Pantagruel, the first book of the series, was published in 1532. A commercial success, the book came under heavy critical fire for its use of scatological and sexual humor as well as its criticisms of the clergy. Rabelais published Gargantua, which features the life of Pantagruel’s father, in 1534, under the pseudonym Alcofribas Nasier (an anagram of François Rabelais) to avoid controversy. The third and fourth books return to the adventures of Pantagruel, as does the fifth, published posthumously in 1564 (Rabelais died in 1553). Critics have since questioned the authorship of the last book, claiming its narrative style is duller than the earlier works of Rabelais. Further, it had become common even in Rabelais’s lifetime, for other writers to publish under his name and parody his style. Critics speculate one such pseudo-Rabelaisian narrative may have been included in the fifth book. M. A. Screech, the translator of the edition used here, believes the book is “supposititious” or a faux-Rabelaisian work, but still has literary and historical value.

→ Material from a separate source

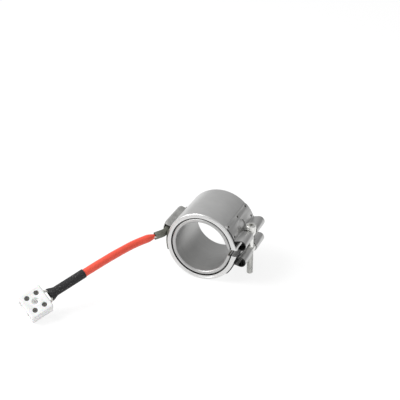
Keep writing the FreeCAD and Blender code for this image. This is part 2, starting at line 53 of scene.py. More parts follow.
MM = 0.001
FULL_TURN = 2 * math.pi
ROOT_BODY = "heater"
SMOOTH_ANGLE = math.radians(38)
LUG_CUT = 26.42 * MM                        # the lugs' sheared ends lie just beyond this, either way
PIN_X = 38.8 * MM                           # the clamp pins' middle lines
PIN_Z = 8.5 * MM
LOOP_INSIDE = 4.3 * MM                      # from a pin's middle line to within the loop's sheet
JOINT_RADII = (28.75 * MM, 29.72 * MM)      # the open joint between the sheath's bead and the case

Colour = tuple[float, float, float]
Socket = bpy.types.NodeSocket


class Finish(Protocol):
    """Anything that has a name and can make a material."""

    name: str

    def make(self) -> bpy.types.Material:
        """Returns the material."""


# ---- shader sketching ----------------------------------------------------------------------------------
class Sketch:
    """Node tree of one material, put together from small steps."""

    def __init__(self, name: str) -> None:
        """Starts an empty material with one Principled shader."""
        self.material = bpy.data.materials.new(name)
        self.material.use_nodes = True
        self.tree = self.material.node_tree
        self.tree.nodes.clear()
        self.output = self.node("ShaderNodeOutputMaterial")
        self.shader = self.node("ShaderNodeBsdfPrincipled")
        self.link(self.shader.outputs["BSDF"], self.output.inputs["Surface"])

    def node(self, kind: str, **settings: object) -> bpy.types.Node:
        """Adds a node and sets its properties."""
        made = self.tree.nodes.new(kind)
        for key, value in settings.items():
            setattr(made, key, value)
        return made

    def link(self, source: Socket, target: Socket) -> None:
        """Joins an output to an input."""
        self.tree.links.new(source, target)

    def set(self, **values: object) -> None:
        """Sets constants on the shader's own sockets, with underscores for the spaces in their names."""
        for key, value in values.items():
            self.shader.inputs[key.replace("_", " ")].default_value = value

    def place(self, scale: Sequence[float] = (1, 1, 1), source: str = "Object",
              turn: Sequence[float] = (0, 0, 0)) -> Socket:
        """Coordinates of a pattern.

        Args:
            scale: Stretch along each axis.
            source: The output of Texture Coordinate that is read.
            turn: Rotation of the pattern, in radians.

        Returns:
            The vector socket.
        """
        coordinates = self.node("ShaderNodeTexCoord")
        mapping = self.node("ShaderNodeMapping")
        mapping.inputs["Scale"].default_value = scale
        mapping.inputs["Rotation"].default_value = turn
        self.link(coordinates.outputs[source], mapping.inputs["Vector"])
        return mapping.outputs["Vector"]

    def noise(self, vector: Socket, scale: float, detail: float = 4.0, roughness: float = 0.55) -> Socket:
        """Grey noise between 0 and 1."""
        made = self.node("ShaderNodeTexNoise")
        made.inputs["Scale"].default_value = scale
        made.inputs["Detail"].default_value = detail
        made.inputs["Roughness"].default_value = roughness
        self.link(vector, made.inputs["Vector"])
        return made.outputs["Fac"]

    def math(self, operation: str, first: Socket | float, second: Socket | float = 0.0) -> Socket:
        """One step of arithmetic on sockets or numbers."""
        made = self.node("ShaderNodeMath", operation=operation)
        for slot, value in enumerate((first, second)):
            if isinstance(value, (int, float)):
                made.inputs[slot].default_value = value
            else:
                self.link(value, made.inputs[slot])
        return made.outputs[0]

    def ramp(self, fac: Socket, stops: Sequence[tuple[float, Colour]]) -> Socket:
        """Colour that follows a grey value through the stops."""
        made = self.node("ShaderNodeValToRGB")
        band = made.color_ramp
        while len(band.elements) < len(stops):
            band.elements.new(0.5)
        for element, (place, colour) in zip(band.elements, stops):
            element.position = place
            element.color = (*colour, 1.0)
        self.link(fac, made.inputs["Fac"])
        return made.outputs["Color"]

    def span(self, fac: Socket, low: float, high: float) -> Socket:
        """The grey value carried from 0..1 to low..high."""
        made = self.node("ShaderNodeMapRange")
        made.inputs["To Min"].default_value = low
        made.inputs["To Max"].default_value = high
        self.link(fac, made.inputs["Value"])
        return made.outputs["Result"]

    def bump(self, height: Socket, distance: float, strength: float = 1.0) -> None:
        """Relief of the given depth in metres."""
        made = self.node("ShaderNodeBump")
        made.inputs["Strength"].default_value = strength
        made.inputs["Distance"].default_value = distance
        self.link(height, made.inputs["Height"])
        self.link(made.outputs["Normal"], self.shader.inputs["Normal"])

    def into(self, source: Socket, name: str) -> None:
        """Feeds one of the shader's sockets."""
        self.link(source, self.shader.inputs[name])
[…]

This study guide uses the 2006 Penguin Classics paperback edition of M. A. Screech’s translation of Gargantua and Pantagruel.

Plot Summary

In the first book, Pantagruel—from a line of “giants” in Utopia—is so big that his mother, Badebec, dies giving birth to him. When Pantagruel comes of age, his father Gargantua sends him to study at various universities in France. Pantagruel finally settles in Paris to finish his studies and meets Panurge, who becomes his friend and companion for the rest of the series. In Paris, Pantagruel becomes famous after settling an impossible legal case, but has to return to his homeland after the Dispodian King Anarch invades the Utopian city of the Amaurots. Pantagruel and Panurge defeat the Dispodians.

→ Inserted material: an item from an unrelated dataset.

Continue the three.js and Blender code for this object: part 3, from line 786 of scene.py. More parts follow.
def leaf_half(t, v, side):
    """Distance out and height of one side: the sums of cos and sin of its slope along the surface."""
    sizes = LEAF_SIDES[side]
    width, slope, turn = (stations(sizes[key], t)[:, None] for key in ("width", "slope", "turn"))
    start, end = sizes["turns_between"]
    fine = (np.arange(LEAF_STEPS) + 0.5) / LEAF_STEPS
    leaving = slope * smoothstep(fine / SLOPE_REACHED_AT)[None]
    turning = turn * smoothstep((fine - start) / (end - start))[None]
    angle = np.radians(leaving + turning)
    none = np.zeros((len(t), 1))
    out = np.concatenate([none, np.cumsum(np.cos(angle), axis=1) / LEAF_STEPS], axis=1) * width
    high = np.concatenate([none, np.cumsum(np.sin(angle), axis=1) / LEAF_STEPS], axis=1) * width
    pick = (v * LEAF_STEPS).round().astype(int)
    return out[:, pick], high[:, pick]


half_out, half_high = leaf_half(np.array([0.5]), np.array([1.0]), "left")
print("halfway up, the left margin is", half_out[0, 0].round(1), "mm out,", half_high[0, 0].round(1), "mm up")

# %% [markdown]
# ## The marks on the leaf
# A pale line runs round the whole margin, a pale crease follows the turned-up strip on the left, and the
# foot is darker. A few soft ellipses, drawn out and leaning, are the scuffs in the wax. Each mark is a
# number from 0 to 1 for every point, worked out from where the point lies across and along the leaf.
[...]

Gargantua describes the life of Pantagruel’s father, born from his mother Gargamelle’s ear. Grandgousier, Gargantua’s father, notes that the rustic early childhood education of Gargantua is setting him back, so sends him to Paris under the tutelage of Ponocrates. Gargantua too has to return home after King Picrochole of Lerne declares war against Utopia after a squabble between the bakers of Lerne and the shepherds of Utopia. Frere Jean, a brave and bawdy monk, helps defend the country and befriends Gargantua. Gargantua defeats Picrochole, and Grandgousier pardons the people of Lerne. To reward Frere Jean, Gargantua establishes for him the ideal monastery, the Abbey of the Thelemites.

The story of Pantagruel and Panurge continues in the Third Book of Pantagruel. Panurge feels a flea in his ear, or the stirrings of desire, and wishes to marry, but is scared of being cuckolded. He asks Pantagruel for advice, to which end Pantagruel directs him to many sources, including a mime, a doctor, and a poet. Pantagruel interprets all answers to indicate Panurge will be cuckolded. Panurge is dismayed. Pantagruel suggests they journey to consult the Oracle, La Dive Bouteille (the sacred bottle) for a final answer.

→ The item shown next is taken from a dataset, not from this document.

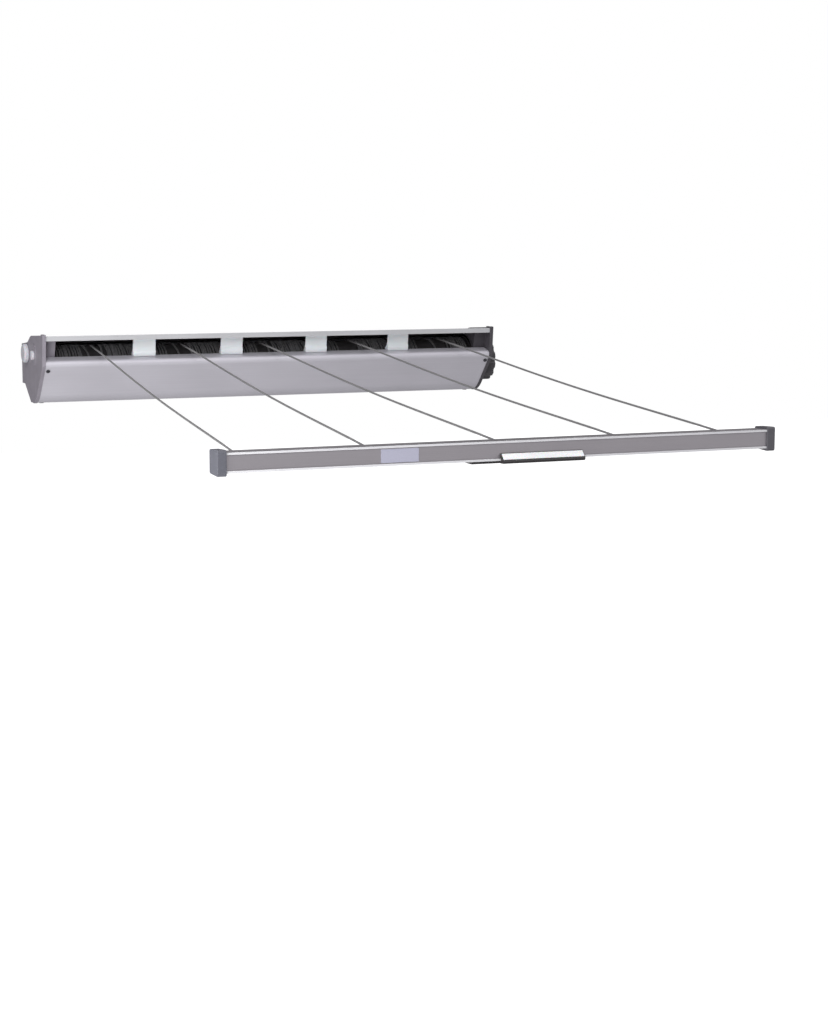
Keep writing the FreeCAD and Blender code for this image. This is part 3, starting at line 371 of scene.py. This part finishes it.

In the Fourth Book of Pantagruel, Pantagruel, Panurge, and Frere Jean sail away to meet the Oracle with the blessings of Gargantua. They come across a mercantile ship where Panurge picks a quarrel over a sheep and tricks the merchants into jumping to their death along with their animals. The group stops at many islands to rest and restock rations, such as the island of the squirrel-like Chidlings and the Island of the Papimanes, who revere the Pope. When Pantagruel fires cannons as a tribute to the muses near Ganabin, Panurge soils himself in fear.

The sea voyage continues in the Fifth Book of Pantagruel, where they visit Ringing Island, the island of many birds, and Quintessence, where a chess-ballet is performed for them. Their penultimate stop is Lanternland, where the people are lanterns. They choose a female Lantern to guide them to their destination, the island of the Dive Bouteille. Panurge quakes in fear as Bacbuc, the Dive’s high priestess, leads them to her sanctum. The Dive’s prophecy consists of just one word: “Trinck,” which Bacbuc explains implies Panurge should do what his heart says after a drink. Panurge speaks a rhyme in favor of getting married. Bacbuc bids the men goodbye in the name of God.